DTs “Program” the Real World.
DTs build on a broader scope of application integration than was customary with prior application generations. As a result, Digital Twins can work in a broad range of operational contexts. For example, a manufacturer capable of mass customization would need a range of deeply integrated applications that could interact with the real world through DTs. The ability for a firm to manufacture lot sizes of one would require integration all the way from ERP-level sales order management to plant-level production plans to CAD/PLM-level management of bills of material variants to coordination of machine tools on an assembly line down to individual machine tool setup and configuration.
Getting all the necessary DTs to perform this delicate dance in coordination is not easy. A robotic machine tool’s Digital Twin might have to track machining tolerances for each item after the tool is reprogrammed to produce a new variant of an item. A DT for the whole assembly line might have to measure changes in quality for all the downstream tools that would be impacted by the output of that first machine tool. Product development and manufacturing engineers might have to be able to design and manage different, custom product variants from the CAD system that could reprogram the machine tools via their DTs in order to build a previously unmanageable range of products. The manufacturing execution system might have to be able to simulate and test plant-wide reconfiguration changes in all relevant processes and devices in order to maximize yields for production runs of small lot sizes. Over time, as DTs represent machine tools all the way to multi-site supply chains, the Digital Twins would have to be configured and optimized to control how enterprises source, make, sell, deliver, and maintain products and services.

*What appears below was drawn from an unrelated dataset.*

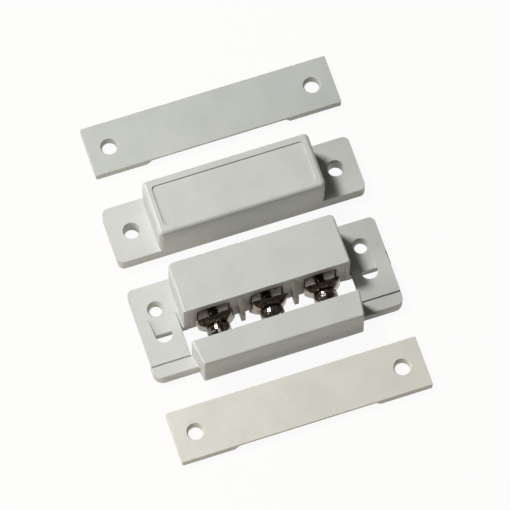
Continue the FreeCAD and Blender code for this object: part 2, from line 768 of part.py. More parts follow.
def magnet_potting():
    """Sealing compound that holds the magnet up in its nest."""
    body = new_body("magnet_potting", x="magnet_shift", y=MAGNET_Y)
    sketch = new_sketch(body, "potting_outline", "XY_Plane", "seal_lift")
    rectangle(sketch, f"-{HALF_MAGNET} + magnet_wall", f"{HALF_MAGNET} - magnet_wall",
              "magnet_wall - magnet_depth/2", "magnet_depth/2 - magnet_wall")
    pad(body, "potting", sketch, f"{MAGNET_LOW} - seal_lift")
    return body


def spacer(name, x, y):
    """Spacer plate that stands on a foot at each end, thinner in the middle."""
    body = new_body(name, x=x, y=y)
    side = new_sketch(body, "side_profile", "XZ_Plane", FRONT)
    outline(side, [
        (f"-{HALF_LENGTH}", "0"),
        (f"-{HALF_RELIEF} - relief_slope", "0"),
        (f"-{HALF_RELIEF}", "relief_depth"),
        (HALF_RELIEF, "relief_depth"),
        (f"{HALF_RELIEF} + relief_slope", "0"),
        (HALF_LENGTH, "0"),
        (HALF_LENGTH, "spacer_thick"),
        (f"-{HALF_LENGTH}", "spacer_thick"),
    ])
    pad(body, "plate", side, "unit_depth")
    fixing_holes(body, "spacer_thick", "hole_radius", "sink_radius")
    soften(body, "plate_corners", "spacer_corner",
           lambda edge: runs_along(edge, "z") and lies_out_at(edge, "x", size("unit_length") / 2))
    return body


# Where each terminal stands, and how far its washer and its screw are turned, in degrees
TERMINALS = {
    "left": (f"-{PITCH}", -8.0, 20.0),
    "middle": ("0", 7.0, -35.0),
    "right": (PITCH, -3.0, 62.0),
}

blades = reed_blades()
parts = [
    switch_housing(),
    terminal_carrier(),
    switch_potting(),
    reed_capsule(blades),
    *blades,
    terminal_cover(),
    magnet_housing(),
    bar_magnet(),
    magnet_potting(),
    spacer("rear_spacer", "rear_spacer_shift", REAR_SPACER_Y),
    spacer("front_spacer", "front_spacer_shift", FRONT_SPACER_Y),
]
for side, (place, washer_tilt, screw_tilt) in TERMINALS.items():
    parts.append(terminal_plate(f"terminal_plate_{side}", place))
    parts.append(clamp_washer(f"clamp_washer_{side}", place, washer_tilt))
    parts.append(terminal_screw(f"terminal_screw_{side}", place, screw_tilt))
doc.recompute()

for item in doc.Objects:
    if "Invalid" in item.State or "Error" in item.State:
        raise SystemExit(f"{item.Label} did not build: {item.State}")
for part in parts:
    if part.Shape.isNull() or not part.Shape.isValid() or len(part.Shape.Solids) != 1:
        raise SystemExit(f"{part.Label} is not one valid solid")

os.makedirs("parts", exist_ok=True)
for part in parts:
    part.Shape.exportStep(f"parts/{part.Label}.step")
    box = part.Shape.BoundBox
    print(f"{part.Label}: {part.Shape.Volume:.2f} mm3, x {box.XMin:.2f} to {box.XMax:.2f}, "
          f"y {box.YMin:.2f} to {box.YMax:.2f}, z {box.ZMin:.2f} to {box.ZMax:.2f}")
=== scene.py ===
# %% [markdown]
# # A surface magnetic contact, laid out in its parts
# The object is a set for a door or a window: a reed switch unit with three screw terminals and a
# sliding cover, a magnet unit, and a flat spacer for each. All of it lies on a table. The solids come
# ready made from the CAD model, in metres and in place, so this script gives them their looks: soft
# edges, threads, moulded plastic and plated metal, under the light of a plain studio.

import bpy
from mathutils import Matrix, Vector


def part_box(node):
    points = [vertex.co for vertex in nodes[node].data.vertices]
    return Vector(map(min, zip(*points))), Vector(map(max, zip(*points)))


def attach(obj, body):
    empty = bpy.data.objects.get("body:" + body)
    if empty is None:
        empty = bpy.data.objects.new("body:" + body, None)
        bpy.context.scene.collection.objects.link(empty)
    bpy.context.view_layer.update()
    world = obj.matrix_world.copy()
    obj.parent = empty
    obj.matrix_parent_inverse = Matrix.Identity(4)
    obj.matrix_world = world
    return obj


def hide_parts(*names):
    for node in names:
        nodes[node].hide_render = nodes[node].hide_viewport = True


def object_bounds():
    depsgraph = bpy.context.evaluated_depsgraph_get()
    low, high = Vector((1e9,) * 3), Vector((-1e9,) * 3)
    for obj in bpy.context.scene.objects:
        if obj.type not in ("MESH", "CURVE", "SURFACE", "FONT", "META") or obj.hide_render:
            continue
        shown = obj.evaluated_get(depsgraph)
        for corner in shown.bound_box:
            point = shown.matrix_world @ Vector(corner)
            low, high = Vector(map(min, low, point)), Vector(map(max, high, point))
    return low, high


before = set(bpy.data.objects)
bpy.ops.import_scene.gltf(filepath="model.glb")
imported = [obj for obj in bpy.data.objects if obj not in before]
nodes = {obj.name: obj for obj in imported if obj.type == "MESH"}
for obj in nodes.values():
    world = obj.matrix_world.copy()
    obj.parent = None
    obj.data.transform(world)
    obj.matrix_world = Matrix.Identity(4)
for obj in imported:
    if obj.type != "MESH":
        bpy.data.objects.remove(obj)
cad_box = [list(corner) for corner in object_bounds()]

import math

import bpy
from mathutils import Matrix, Vector

MM = 0.001
box_in_mm = [[round(value / MM, 2) for value in corner] for corner in cad_box]
print("nodes:", len(nodes), "box in mm:", box_in_mm)

# %% [markdown]
# ## The camera
# The picture was taken from above and a little from the left, with a long lens, so that edges that are
# parallel stay nearly parallel. A camera could be turned by eye until the edges fit, but then its roll
# is never quite level. It is easier to place it by its own three directions: which way is right, which
# way is up and which way it looks back. They are the columns of its rotation.

# %% Camera
PICTURE = 510
SENSOR = 36.0
CAMERA_TURN = math.radians(-18.43)
CAMERA_RISE = math.radians(67.5)
CAMERA_DISTANCE = 1.2
PIXELS_PER_METRE = 4104
LAYOUT_MIDDLE = Vector((0.3 * MM, 5.0 * MM, 0))
AIM_RIGHT = 0.46 * MM
AIM_UP = 1.92 * MM

backwards = Vector((
    math.sin(CAMERA_TURN) * math.cos(CAMERA_RISE),
    -math.cos(CAMERA_TURN) * math.cos(CAMERA_RISE),
    math.sin(CAMERA_RISE),
))
rightwards = Vector((math.cos(CAMERA_TURN), math.sin(CAMERA_TURN), 0))
upwards = backwards.cross(rightwards)
aim = LAYOUT_MIDDLE + rightwards * AIM_RIGHT + upwards * AIM_UP

bpy.ops.object.camera_add(location=aim + backwards * CAMERA_DISTANCE)
camera = bpy.context.object
camera.rotation_euler = Matrix((rightwards, upwards, backwards)).transposed().to_euler()
camera.data.sensor_width = SENSOR
camera.data.lens = PIXELS_PER_METRE * CAMERA_DISTANCE / PICTURE * SENSOR
bpy.context.scene.camera = camera
print("lens in mm:", round(camera.data.lens, 1))

# %% [markdown]
# ## The light
# The tops are an even grey, the left ends are bright, the fronts are dark, and short shadows with
# narrow soft edges fall to the right and to the front. The world alone would light all of it alike, so
# two area lamps do most of the work: a strong one high up behind, small enough for those edges, and a
# weak one low at the left, which is softer because it is near. The power of a lamp is worked out from
# its distance, so that a level of 1 lights a white sheet that faces the lamp to white.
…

DTs Model Products and Processes Better Than Traditional Apps.
Modeling the structure and operation of real world products and processes as DTs, from an individual machine tool to an entire supply chain, creates richer representations than traditional applications and conventional methods of integrating them. Traditional data modeling typically has focused on supporting human-designed business processes like accounting. DTs are richer. DTs not only model real world objects, but they integrate them with traditional business processes.
Choosing the right attributes to model, ensuring the “thing” is properly instrumented with sensors (or other data capturing resources), and testing the model, among other tasks, all require significant skill. Moreover, the tools typically employed to work with “things” are not typically used by IT pros. What’s more, the traditional enterprise applications have to be integrated with the Digital Twins in order for them to “program” the real world in the form of the DT’s physical counterpart. CAD and product lifecycle management (PLM) software has to be able to drive tooling setup via the Twin. Manufacturing execution systems (MES) have to be able to drive an assembly line or an entire plant represented by Twins. ERP applications have to be able to convert customer orders into work-in-process and finished goods production plans for Twins. And maintenance, repair, and overhaul (MRO) applications need to track when the Twins are serviced and prescribe maintenance before failures.
Knowledge Graphs Are the Secret Sauce for Holistic and Coherent DTs
The connective tissue that provides the ultimate integrity and coherence to complex DTs often requires software that IBM calls a Knowledge Graph. The graph creates a common holistic structure that holds together the representation of the DT. The graph integrates the contexts of the many applications behind each DT. Once the graph integrates the disparate structures and behaviors, it’s much simpler to map real-time and historical telemetry data about how the physical version of the twin is operating.
Once there’s a coherent structure to consume all the operational telemetry, machine learning models that are part of the DT then analyze that data along with other information about the twin’s structure and behavior. That analysis is what enables the models to predict and optimize both the twin’s behavior as well as the business processes with which it interacts. Much of this analysis happens at the edge of the network near the twin so that the analysis can inform the twin’s operation with really low latency.
Action Item: Tools to design DTs and set up the individual data feedback loops are still somewhat immature. At this point, firms that can work with CAD-centric tools can try products such as Thingworx from PTC. Extremely complex products would likely benefit from a more semi-custom approach from a vendor like IBM. But whatever the product choice, all but the most sophisticated firms should work with a partner with a strong professional services arm in order to get the benefit of skills transfer.